Option two is to use a credit card, many of which feature 0 per cent on purchases, including Marks & Spencer, which is offering a 15-month deal. "This could be good value, but you have to be careful – you don't want it to spill over the interest-free period. That could prove costly," says Mr Moss.
Option three is to use your savings. "If you're lucky enough to have savings, your money is probably only earning around 3 per cent," so it makes sense to spend that rather than arrange a loan at around 6.8 per cent.
Option four is to take out an unsecured loan, as lenders look on borrowing for home improvements, rather than for debt consolidation, favourably. Mr Moss suggests the 6.8 per cent deal from Sainsbury's for a loan of up to three years is a good deal.
The fifth, and for Mr Moss the least attractive option, is to remortgage your house. "Normally, I would never recommend extending a mortgage, particularly to buy something that will depreciate over the years, but for home improvements there is a case to be made," he says.
"If taking an extra £10,000 will add £15,000 to the value of your house then you are using an asset to improve that asset."

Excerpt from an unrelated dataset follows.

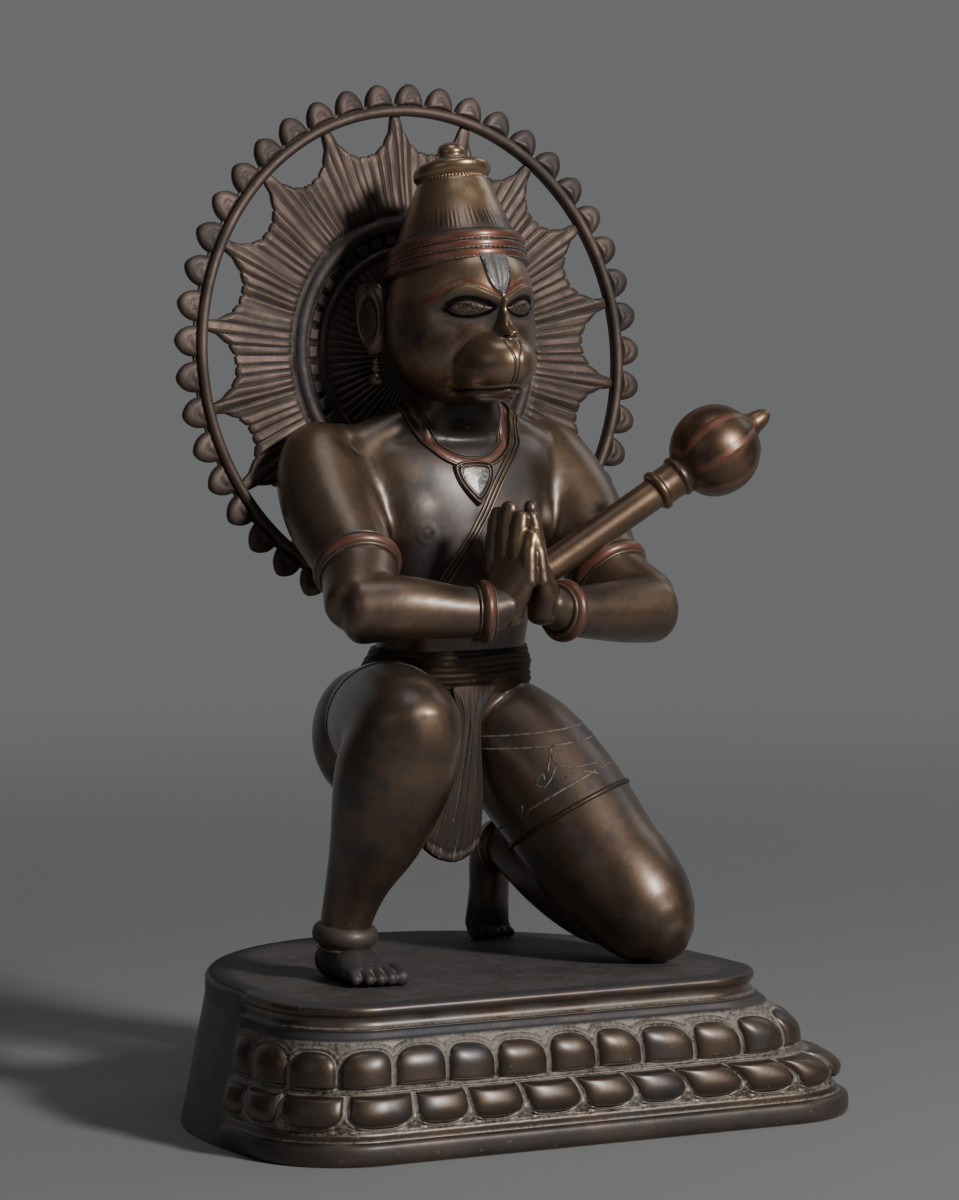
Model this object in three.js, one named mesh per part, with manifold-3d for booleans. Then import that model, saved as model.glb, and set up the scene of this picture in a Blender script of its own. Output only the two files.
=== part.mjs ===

Planning Ahead: What you need to know before you build
A conservatory is generally considered to be permitted development, so does not need planning permission, within certain limits – mainly to do with the volume of floor space, and its height. If your home is listed, or in a conservation area, or in an area of national beauty, then the restrictions are greater.
A conservatory is also generally exempt from building regulations as long as it is less than 30 sq m; separated from the house by external quality walls, doors or windows; has an independent heating system; and the glazing and any fixed electrical installations comply with the applicable building regulations.
Any new structural opening between the conservatory and the existing house will require building regulations approval, even if the conservatory itself is an exempt structure.